> _Problem details_:
Every line below is to be quoted exactly, with nothing added or dropped.

>> Begin Data segment

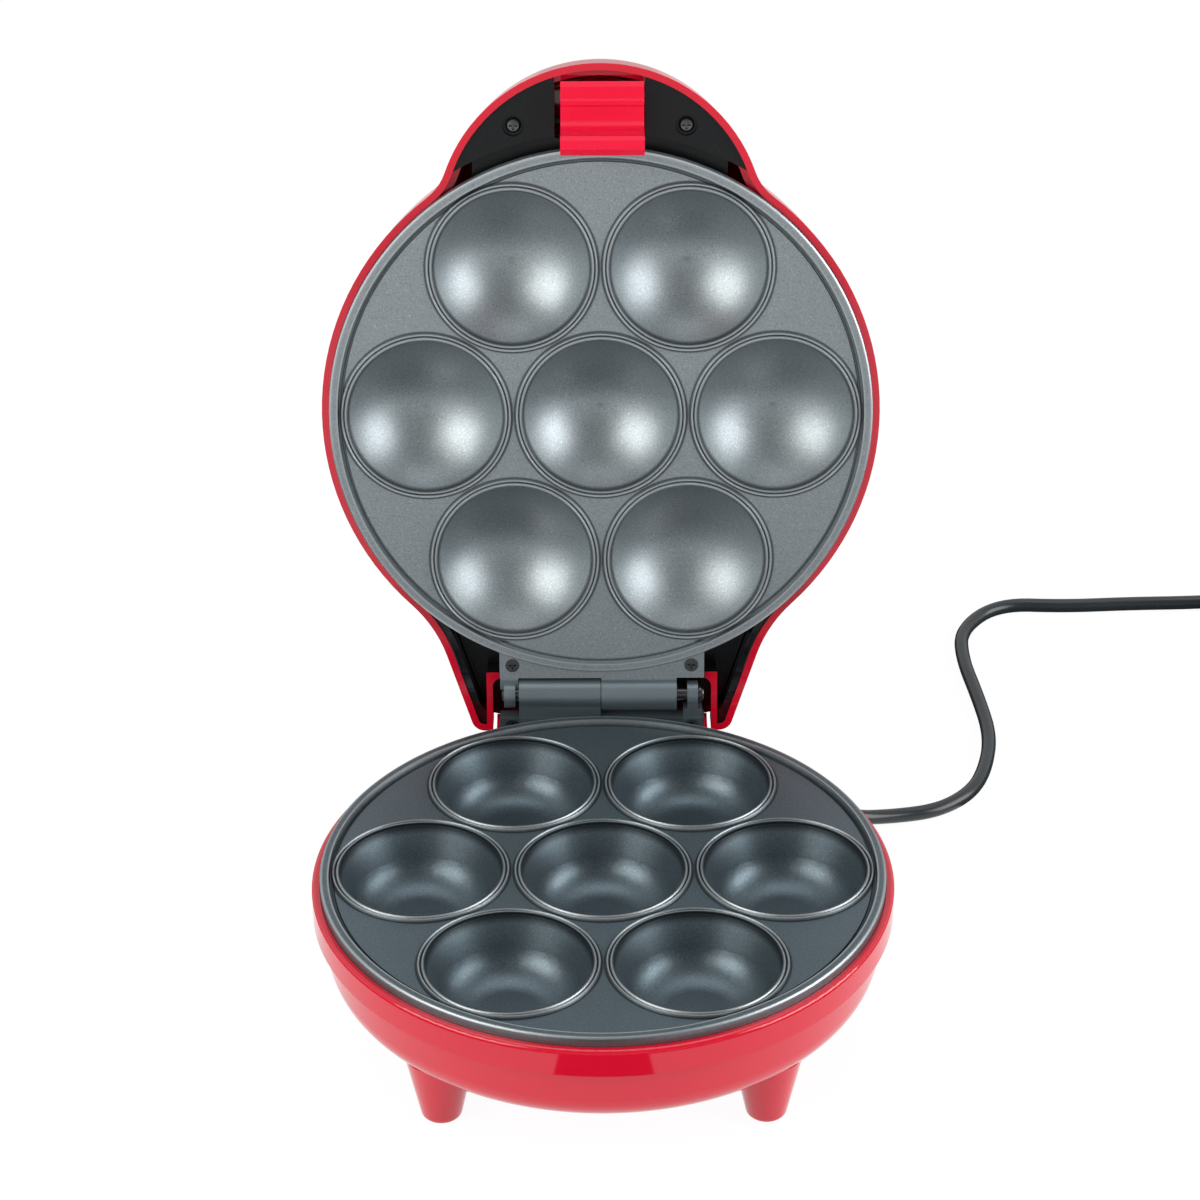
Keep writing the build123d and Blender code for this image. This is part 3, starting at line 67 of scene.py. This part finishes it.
def make_camera():
    """The view of the photograph: a long lens in front, looking down by about 30 degrees."""
    level = Vector((cos(CAMERA_YAW), -sin(CAMERA_YAW), 0))
    ahead = Vector((sin(CAMERA_YAW), cos(CAMERA_YAW), 0)) * cos(CAMERA_PITCH)
    ahead.z = -sin(CAMERA_PITCH)
    above = level.cross(ahead)
    right = level * cos(CAMERA_TIP) + above * sin(CAMERA_TIP)
    up = above * cos(CAMERA_TIP) - level * sin(CAMERA_TIP)
    data = bpy.data.cameras.new("camera")
    data.lens = CAMERA_LENS
    data.sensor_width = SENSOR
    data.sensor_fit = "HORIZONTAL"
    camera = bpy.data.objects.new("camera", data)
    bpy.context.scene.collection.objects.link(camera)
    turn = Matrix((right, up, -ahead)).transposed().to_4x4()
    camera.matrix_world = Matrix.Translation(CAMERA_AT) @ turn
    bpy.context.scene.camera = camera


# Nodes: each helper takes other nodes' outputs or constants, and returns the new node's output


def feed(tree, socket, value):
    """Link a socket to another node's output, or set it to a constant."""
    if isinstance(value, bpy.types.NodeSocket):
        tree.links.new(value, socket)
    else:
        socket.default_value = value


def maths(tree, operation, first, second=None):
    """A maths node on one value or two."""
    node = tree.nodes.new("ShaderNodeMath")
    node.operation = operation
    feed(tree, node.inputs[0], first)
    if second is not None:
        feed(tree, node.inputs[1], second)
    return node.outputs["Value"]


def vector_maths(tree, operation, first, second):
    """A vector maths node: a difference is a vector, a distance or a dot product is a value."""
    node = tree.nodes.new("ShaderNodeVectorMath")
    node.operation = operation
    feed(tree, node.inputs[0], first)
    feed(tree, node.inputs[1], second)
    return node.outputs["Vector" if operation == "SUBTRACT" else "Value"]


def part_of(tree, vector, axis):
    """One of a vector's three values."""
    node = tree.nodes.new("ShaderNodeSeparateXYZ")
    feed(tree, node.inputs["Vector"], vector)
    return node.outputs[axis]


def ramp(tree, value, span, start, end, shape="LINEAR"):
    """A value that runs from start to end as another goes through a span, and holds outside it."""
    node = tree.nodes.new("ShaderNodeMapRange")
    node.interpolation_type = shape
    feed(tree, node.inputs["Value"], value)
    feed(tree, node.inputs["From Min"], span[0])
    feed(tree, node.inputs["From Max"], span[1])
    feed(tree, node.inputs["To Min"], start)
    feed(tree, node.inputs["To Max"], end)
    return node.outputs["Result"]


def blend(tree, share, first, second, kind="RGBA"):
    """The first colour or value where the share is 0, the second where it is 1."""
    node = tree.nodes.new("ShaderNodeMix")
    node.data_type = kind
    feed(tree, node.inputs["Factor"], share)
    feed(tree, node.inputs["A"], first)
    feed(tree, node.inputs["B"], second)
    return node.outputs["Result"]


def line(tree, value, middle, half):
    """One at the middle value, falling to nothing half a width away."""
    off = maths(tree, "ABSOLUTE", maths(tree, "SUBTRACT", value, middle))
    return ramp(tree, off, (0.0, half), 1.0, 0.0)


def most(tree, values):
    """The largest of several values."""
    best = values[0]
    for value in values[1:]:
        best = maths(tree, "MAXIMUM", best, value)
    return best


def own_place(tree):
    """A point's place in its own object, the same in every pose."""
    return tree.nodes.new("ShaderNodeTexCoord").outputs["Object"]


def noise(tree, scale, detail):
    """A noise node over the object; returns the node, whose Fac output runs from 0 to 1."""
    node = tree.nodes.new("ShaderNodeTexNoise")
    feed(tree, node.inputs["Vector"], own_place(tree))
    feed(tree, node.inputs["Scale"], scale)
    feed(tree, node.inputs["Detail"], detail)
    return node


# Node groups that several finishes share: noise details, and the spans of noise that show

GRAIN_DETAIL = 2.0
GRAIN_DEPTH = 0.1 * MM
FLECK_DETAIL = 3.0
FLECK_ROUGHNESS = 0.7
LIGHT_SPAN = (0.55, 0.75)
DARK_SPAN = (0.45, 0.25)
PATCH_SCALE = 25.0
PATCH_DETAIL = 4.0
PATCH_SPAN = (0.35, 0.7)

# The plates' cups, and the middle radius and half width of each groove's painted shade and each
# ridge's painted highlight

CUP_PITCH = 64 * MM
CUPS_AROUND = 6
RING_GROOVE_SHADES = [(28.5 * MM, 0.9 * MM), (30.05 * MM, 0.3 * MM), (31.6 * MM, 0.6 * MM)]
RING_RIDGE_HIGHLIGHTS = [(29.4 * MM, 0.6 * MM), (30.8 * MM, 0.5 * MM)]
RIM_GROOVE_SHADES = [(95.2 * MM, 0.9 * MM)]
RIM_RIDGE_HIGHLIGHTS = [(96.4 * MM, 0.6 * MM), (98.9 * MM, 0.7 * MM)]
KNUCKLE_SPAN = (102.6 * MM, 103.6 * MM)


def new_group(name, inputs, outputs):
    """A shader node group; returns it, the sockets that it is given and the sockets of its result."""
    group = bpy.data.node_groups.new(name, "ShaderNodeTree")
    for labels, side in ((inputs, "INPUT"), (outputs, "OUTPUT")):
        for label, kind in labels.items():
            group.interface.new_socket(label, in_out=side, socket_type="NodeSocket" + kind)
    given = group.nodes.new("NodeGroupInput").outputs
    return group, given, group.nodes.new("NodeGroupOutput").inputs


def make_grain_group():
    """Fine pimples of a coating or a spark-eroded mould, as a normal."""
    group, given, result = new_group(
        "fine_grain", {"Scale": "Float", "Strength": "Float"}, {"Normal": "Vector"}
    )
    bump = group.nodes.new("ShaderNodeBump")
    feed(group, bump.inputs["Height"], noise(group, given["Scale"], GRAIN_DETAIL).outputs["Fac"])
    feed(group, bump.inputs["Distance"], GRAIN_DEPTH)
    feed(group, bump.inputs["Strength"], given["Strength"])
    feed(group, result["Normal"], bump.outputs["Normal"])
    return group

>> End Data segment

> _Solved problem_:
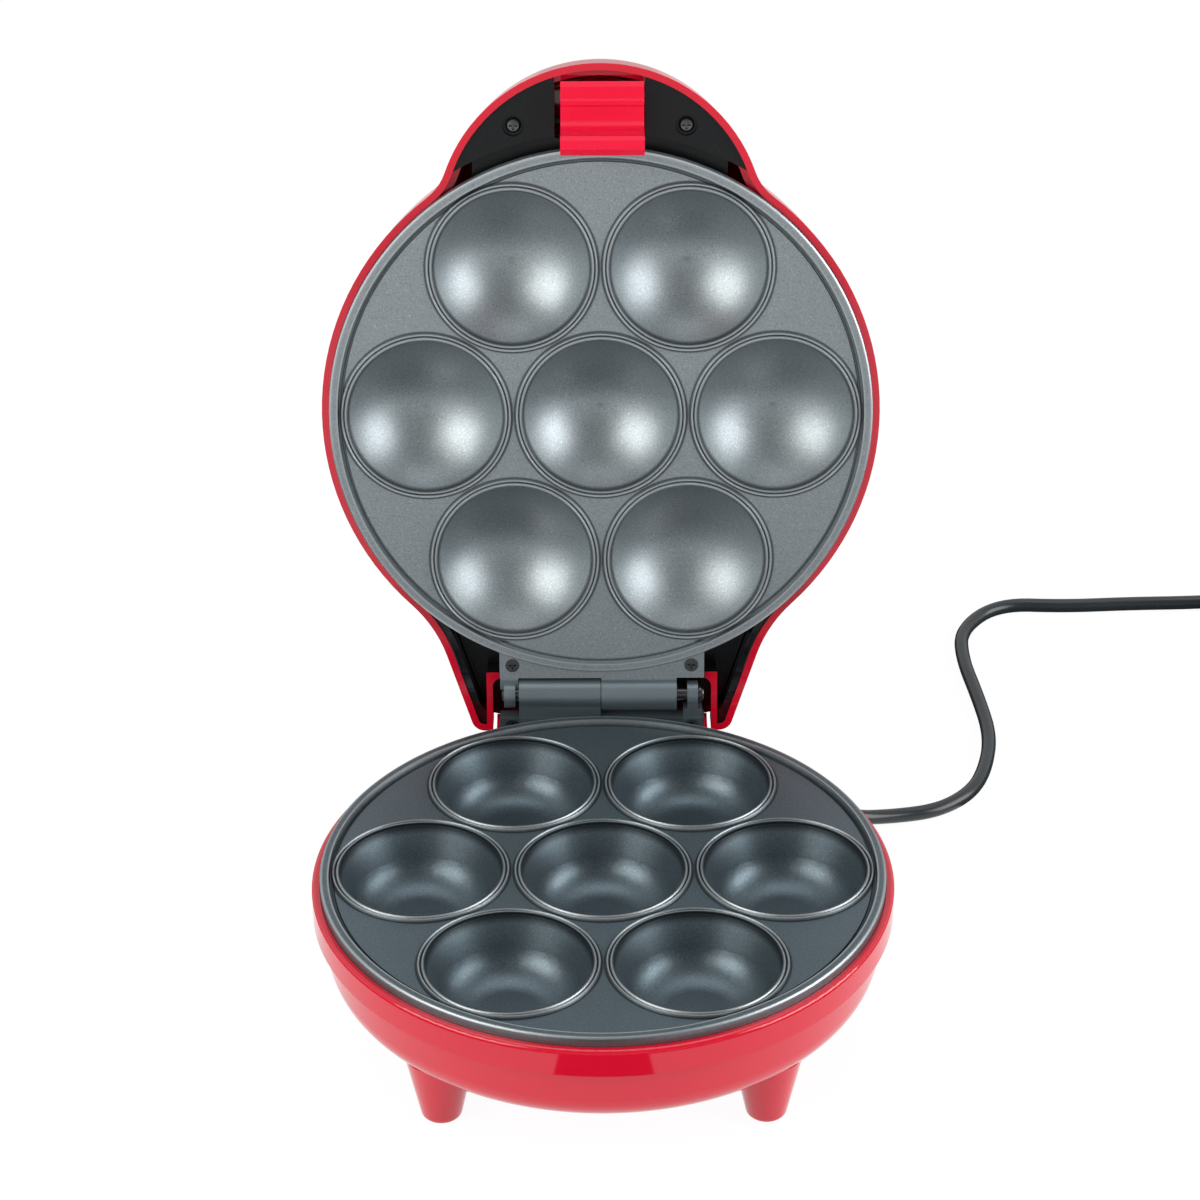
Keep writing the build123d and Blender code for this image. This is part 3, starting at line 67 of scene.py. This part finishes it.
def make_camera():
    """The view of the photograph: a long lens in front, looking down by about 30 degrees."""
    level = Vector((cos(CAMERA_YAW), -sin(CAMERA_YAW), 0))
    ahead = Vector((sin(CAMERA_YAW), cos(CAMERA_YAW), 0)) * cos(CAMERA_PITCH)
    ahead.z = -sin(CAMERA_PITCH)
    above = level.cross(ahead)
    right = level * cos(CAMERA_TIP) + above * sin(CAMERA_TIP)
    up = above * cos(CAMERA_TIP) - level * sin(CAMERA_TIP)
    data = bpy.data.cameras.new("camera")
    data.lens = CAMERA_LENS
    data.sensor_width = SENSOR
    data.sensor_fit = "HORIZONTAL"
    camera = bpy.data.objects.new("camera", data)
    bpy.context.scene.collection.objects.link(camera)
    turn = Matrix((right, up, -ahead)).transposed().to_4x4()
    camera.matrix_world = Matrix.Translation(CAMERA_AT) @ turn
    bpy.context.scene.camera = camera


# Nodes: each helper takes other nodes' outputs or constants, and returns the new node's output


def feed(tree, socket, value):
    """Link a socket to another node's output, or set it to a constant."""
    if isinstance(value, bpy.types.NodeSocket):
        tree.links.new(value, socket)
    else:
        socket.default_value = value


def maths(tree, operation, first, second=None):
    """A maths node on one value or two."""
    node = tree.nodes.new("ShaderNodeMath")
    node.operation = operation
    feed(tree, node.inputs[0], first)
    if second is not None:
        feed(tree, node.inputs[1], second)
    return node.outputs["Value"]


def vector_maths(tree, operation, first, second):
    """A vector maths node: a difference is a vector, a distance or a dot product is a value."""
    node = tree.nodes.new("ShaderNodeVectorMath")
    node.operation = operation
    feed(tree, node.inputs[0], first)
    feed(tree, node.inputs[1], second)
    return node.outputs["Vector" if operation == "SUBTRACT" else "Value"]


def part_of(tree, vector, axis):
    """One of a vector's three values."""
    node = tree.nodes.new("ShaderNodeSeparateXYZ")
    feed(tree, node.inputs["Vector"], vector)
    return node.outputs[axis]


def ramp(tree, value, span, start, end, shape="LINEAR"):
    """A value that runs from start to end as another goes through a span, and holds outside it."""
    node = tree.nodes.new("ShaderNodeMapRange")
    node.interpolation_type = shape
    feed(tree, node.inputs["Value"], value)
    feed(tree, node.inputs["From Min"], span[0])
    feed(tree, node.inputs["From Max"], span[1])
    feed(tree, node.inputs["To Min"], start)
    feed(tree, node.inputs["To Max"], end)
    return node.outputs["Result"]


def blend(tree, share, first, second, kind="RGBA"):
    """The first colour or value where the share is 0, the second where it is 1."""
    node = tree.nodes.new("ShaderNodeMix")
    node.data_type = kind
    feed(tree, node.inputs["Factor"], share)
    feed(tree, node.inputs["A"], first)
    feed(tree, node.inputs["B"], second)
    return node.outputs["Result"]


def line(tree, value, middle, half):
    """One at the middle value, falling to nothing half a width away."""
    off = maths(tree, "ABSOLUTE", maths(tree, "SUBTRACT", value, middle))
    return ramp(tree, off, (0.0, half), 1.0, 0.0)


def most(tree, values):
    """The largest of several values."""
    best = values[0]
    for value in values[1:]:
        best = maths(tree, "MAXIMUM", best, value)
    return best


def own_place(tree):
    """A point's place in its own object, the same in every pose."""
    return tree.nodes.new("ShaderNodeTexCoord").outputs["Object"]


def noise(tree, scale, detail):
    """A noise node over the object; returns the node, whose Fac output runs from 0 to 1."""
    node = tree.nodes.new("ShaderNodeTexNoise")
    feed(tree, node.inputs["Vector"], own_place(tree))
    feed(tree, node.inputs["Scale"], scale)
    feed(tree, node.inputs["Detail"], detail)
    return node


# Node groups that several finishes share: noise details, and the spans of noise that show

GRAIN_DETAIL = 2.0
GRAIN_DEPTH = 0.1 * MM
FLECK_DETAIL = 3.0
FLECK_ROUGHNESS = 0.7
LIGHT_SPAN = (0.55, 0.75)
DARK_SPAN = (0.45, 0.25)
PATCH_SCALE = 25.0
PATCH_DETAIL = 4.0
PATCH_SPAN = (0.35, 0.7)

# The plates' cups, and the middle radius and half width of each groove's painted shade and each
# ridge's painted highlight

CUP_PITCH = 64 * MM
CUPS_AROUND = 6
RING_GROOVE_SHADES = [(28.5 * MM, 0.9 * MM), (30.05 * MM, 0.3 * MM), (31.6 * MM, 0.6 * MM)]
RING_RIDGE_HIGHLIGHTS = [(29.4 * MM, 0.6 * MM), (30.8 * MM, 0.5 * MM)]
RIM_GROOVE_SHADES = [(95.2 * MM, 0.9 * MM)]
RIM_RIDGE_HIGHLIGHTS = [(96.4 * MM, 0.6 * MM), (98.9 * MM, 0.7 * MM)]
KNUCKLE_SPAN = (102.6 * MM, 103.6 * MM)


def new_group(name, inputs, outputs):
    """A shader node group; returns it, the sockets that it is given and the sockets of its result."""
    group = bpy.data.node_groups.new(name, "ShaderNodeTree")
    for labels, side in ((inputs, "INPUT"), (outputs, "OUTPUT")):
        for label, kind in labels.items():
            group.interface.new_socket(label, in_out=side, socket_type="NodeSocket" + kind)
    given = group.nodes.new("NodeGroupInput").outputs
    return group, given, group.nodes.new("NodeGroupOutput").inputs


def make_grain_group():
    """Fine pimples of a coating or a spark-eroded mould, as a normal."""
    group, given, result = new_group(
        "fine_grain", {"Scale": "Float", "Strength": "Float"}, {"Normal": "Vector"}
    )
    bump = group.nodes.new("ShaderNodeBump")
    feed(group, bump.inputs["Height"], noise(group, given["Scale"], GRAIN_DETAIL).outputs["Fac"])
    feed(group, bump.inputs["Distance"], GRAIN_DEPTH)
    feed(group, bump.inputs["Strength"], given["Strength"])
    feed(group, result["Normal"], bump.outputs["Normal"])
    return group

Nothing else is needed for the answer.